● **Dataset section**
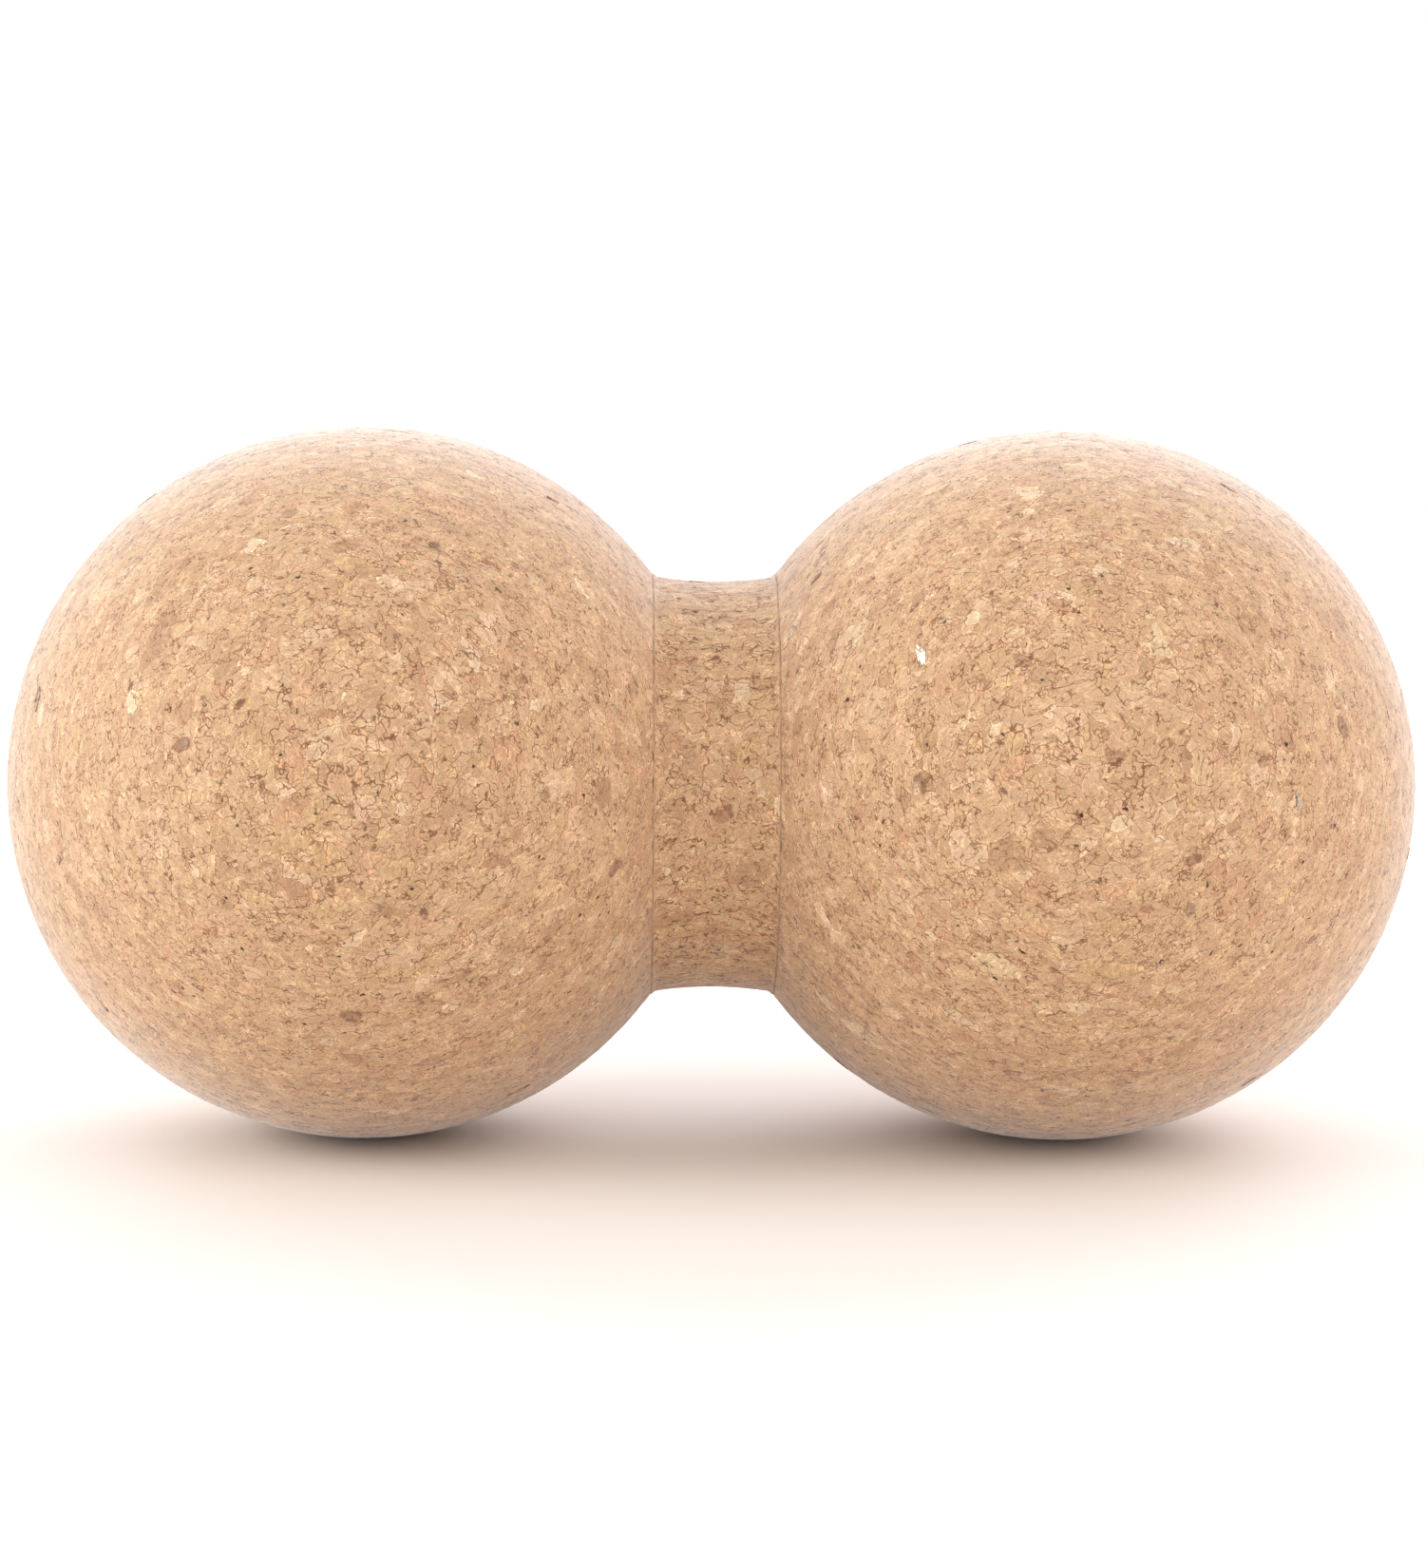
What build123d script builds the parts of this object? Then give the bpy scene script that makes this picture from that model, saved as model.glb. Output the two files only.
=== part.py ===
from build123d import *
import math
import os
import random

# Duo massage ball in turned agglomerated cork, lying on its side.
#
# Two cork balls are joined by a short, slightly waisted cork neck. The neck is a turned spool:
# a round tenon on each end is glued into a blind socket in the ball, and the neck's shoulder is
# glued to a flat seat on the ball. The cork is pressed from flat granules, so a few large ones
# stand out in the turned surface: dark bark grains and pale grains, each one let into the cork.
#
# The frame has its origin at the middle of the neck. X runs along the object, from the left ball
# to the right ball, Y runs away from the front and Z is up. All sizes are in millimetres.

# ---- driving dimensions ----
BALL_DIAMETER = 80.0
NECK_LENGTH = 13.8  # between the two ball seats
WAIST_DIAMETER = 45.8  # the neck at its thinnest, half way along
WAIST_HOLLOW = 0.45  # how much the shoulders of the neck stand out over its waist
CREASE_RADIUS = 0.9  # left by the tool in the corner where the neck meets the ball
TENON_DIAMETER = 24.0
TENON_LENGTH = 18.0  # from the neck's shoulder
TENON_CHAMFER = 1.0
GLUE_FILM = 0.15
SOCKET_END_GAP = 1.0  # room for spare glue past the end of the tenon

# ---- grains in the surface ----
GRAIN_CORNERS = 9
CORNER_SHIFT = 0.3  # a corner is up to this share of a step round from its even place
CORNER_REACH = 0.74  # the nearest corner, as a share of the furthest that one may be
GRAIN_DEPTH = 1.1  # below the turned surface
GRAIN_ASPECT = 0.7  # width over length of a grain that is seen flat
GRAIN_EDGE_ASPECT = 0.3  # the same for a grain that is seen from its edge
GRAIN_TILT = 20.0  # degrees that a grain seen from its edge may lie off its neighbours' direction
FACE_ON = 0.8  # cosine of the angle to the press direction within which grains lie any way round
BARK_PROUD = 0.04  # bark is harder than cork, and the sander leaves it standing
BARK_LENGTH = 2.4
PALE_LENGTH = 3.2
LENGTH_SPREAD = 0.3  # grains are up to this share longer or shorter
GRAIN_CLEARANCE = 1.5  # least cork between two grains
SEAT_CLEARANCE = 2.0  # least cork between a grain and the edge of the seat
BARK_PER_BALL = 20  # spread over a ball, besides those at chosen places
PALE_PER_BALL = 12
BARK_ON_NECK = 4
PALE_ON_NECK = 4
NECK_GRAIN_SHARE = 0.4  # part of the neck's length, in the middle, that its grains' centres keep to
GOLDEN_TURN = 137.508  # degrees, spreads points evenly round a ball
RING_STEP = 12.0  # degrees round a ball's axis from a spot that is taken to the next one tried
PRESS_TILT = 12.5  # degrees above the horizontal at the front, the direction the cork was pressed in
OVERRUN = 2.0  # how far a cutting tool runs past the surface that it opens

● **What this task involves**
Nothing should be left out: repeat all of the data exactly.

● **Result for this task**
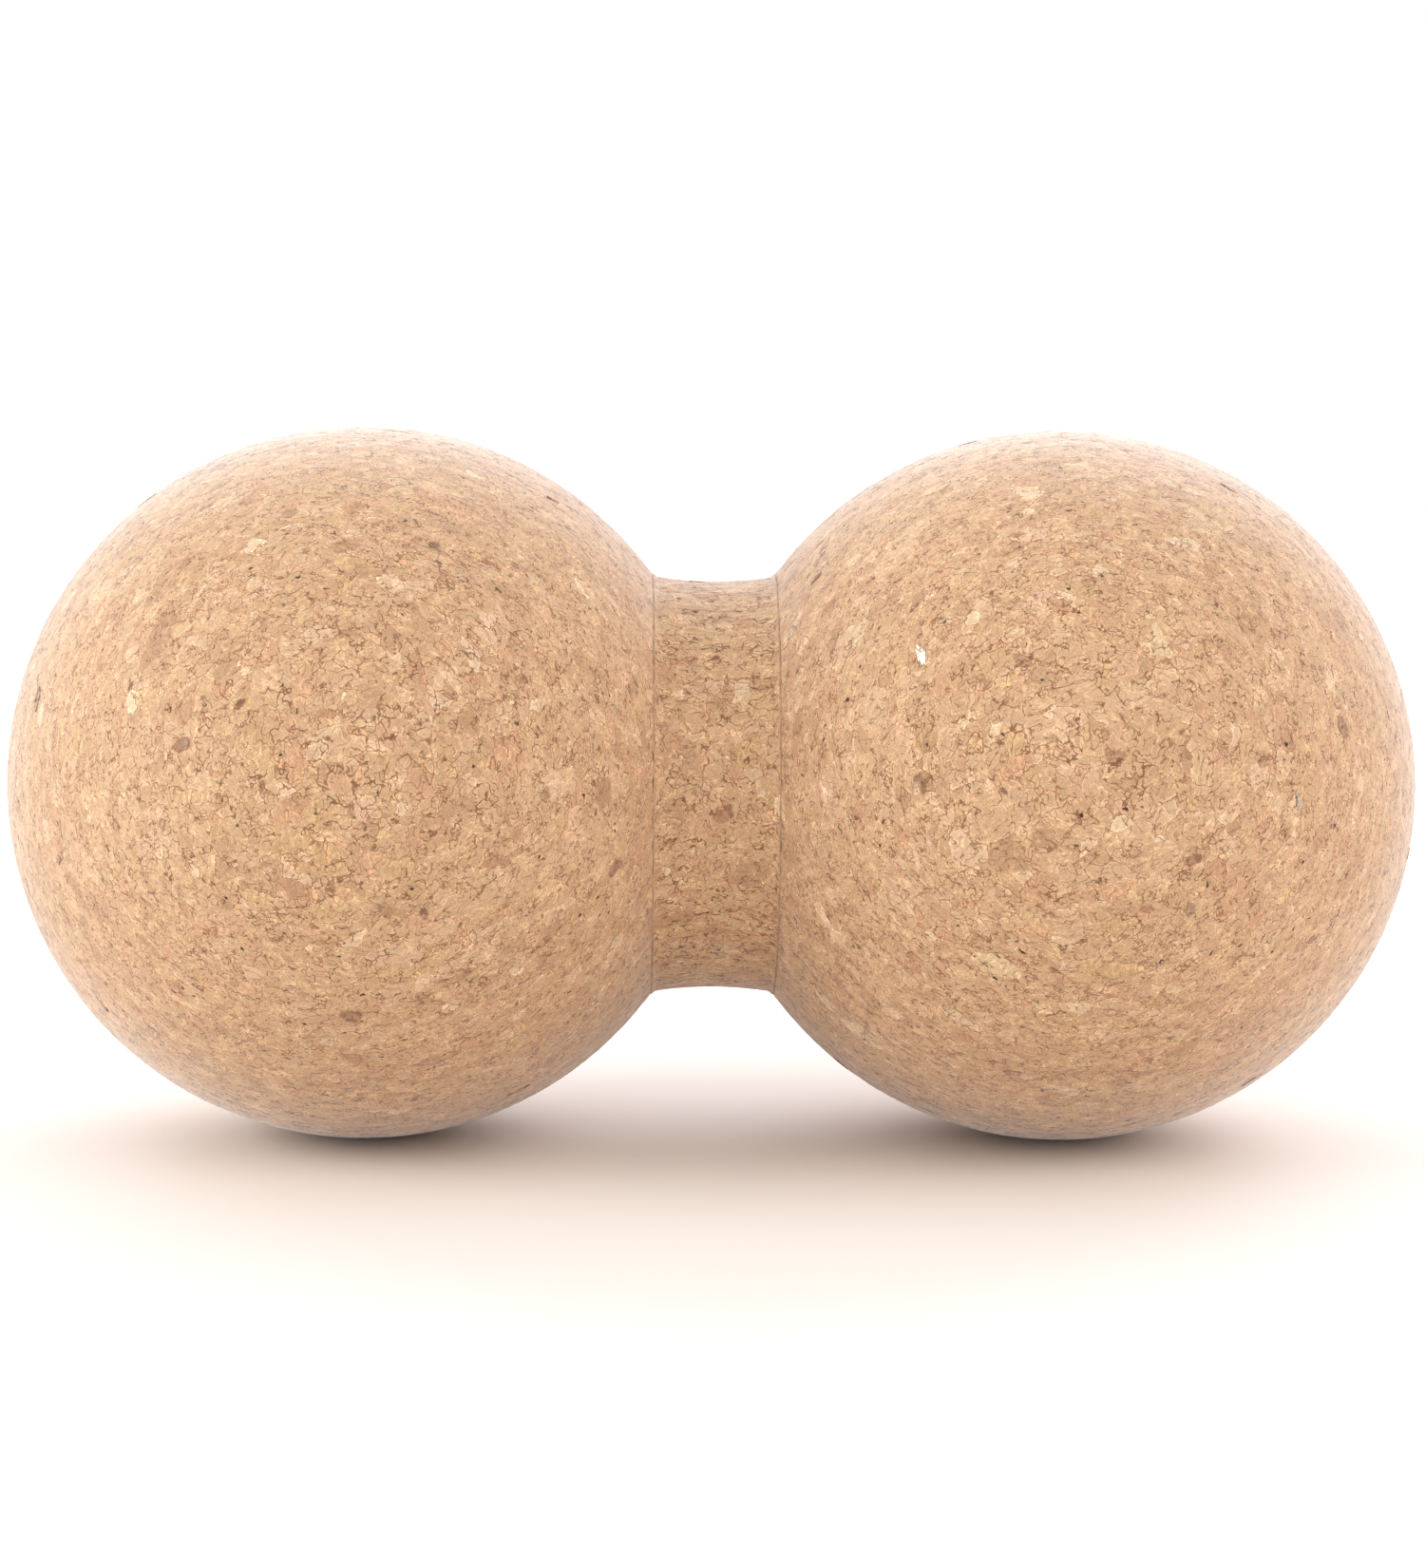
What build123d script builds the parts of this object? Then give the bpy scene script that makes this picture from that model, saved as model.glb. Output the two files only.
=== part.py ===
from build123d import *
import math
import os
import random

# Duo massage ball in turned agglomerated cork, lying on its side.
#
# Two cork balls are joined by a short, slightly waisted cork neck. The neck is a turned spool:
# a round tenon on each end is glued into a blind socket in the ball, and the neck's shoulder is
# glued to a flat seat on the ball. The cork is pressed from flat granules, so a few large ones
# stand out in the turned surface: dark bark grains and pale grains, each one let into the cork.
#
# The frame has its origin at the middle of the neck. X runs along the object, from the left ball
# to the right ball, Y runs away from the front and Z is up. All sizes are in millimetres.

# ---- driving dimensions ----
BALL_DIAMETER = 80.0
NECK_LENGTH = 13.8  # between the two ball seats
WAIST_DIAMETER = 45.8  # the neck at its thinnest, half way along
WAIST_HOLLOW = 0.45  # how much the shoulders of the neck stand out over its waist
CREASE_RADIUS = 0.9  # left by the tool in the corner where the neck meets the ball
TENON_DIAMETER = 24.0
TENON_LENGTH = 18.0  # from the neck's shoulder
TENON_CHAMFER = 1.0
GLUE_FILM = 0.15
SOCKET_END_GAP = 1.0  # room for spare glue past the end of the tenon

# ---- grains in the surface ----
GRAIN_CORNERS = 9
CORNER_SHIFT = 0.3  # a corner is up to this share of a step round from its even place
CORNER_REACH = 0.74  # the nearest corner, as a share of the furthest that one may be
GRAIN_DEPTH = 1.1  # below the turned surface
GRAIN_ASPECT = 0.7  # width over length of a grain that is seen flat
GRAIN_EDGE_ASPECT = 0.3  # the same for a grain that is seen from its edge
GRAIN_TILT = 20.0  # degrees that a grain seen from its edge may lie off its neighbours' direction
FACE_ON = 0.8  # cosine of the angle to the press direction within which grains lie any way round
BARK_PROUD = 0.04  # bark is harder than cork, and the sander leaves it standing
BARK_LENGTH = 2.4
PALE_LENGTH = 3.2
LENGTH_SPREAD = 0.3  # grains are up to this share longer or shorter
GRAIN_CLEARANCE = 1.5  # least cork between two grains
SEAT_CLEARANCE = 2.0  # least cork between a grain and the edge of the seat
BARK_PER_BALL = 20  # spread over a ball, besides those at chosen places
PALE_PER_BALL = 12
BARK_ON_NECK = 4
PALE_ON_NECK = 4
NECK_GRAIN_SHARE = 0.4  # part of the neck's length, in the middle, that its grains' centres keep to
GOLDEN_TURN = 137.508  # degrees, spreads points evenly round a ball
RING_STEP = 12.0  # degrees round a ball's axis from a spot that is taken to the next one tried
PRESS_TILT = 12.5  # degrees above the horizontal at the front, the direction the cork was pressed in
OVERRUN = 2.0  # how far a cutting tool runs past the surface that it opens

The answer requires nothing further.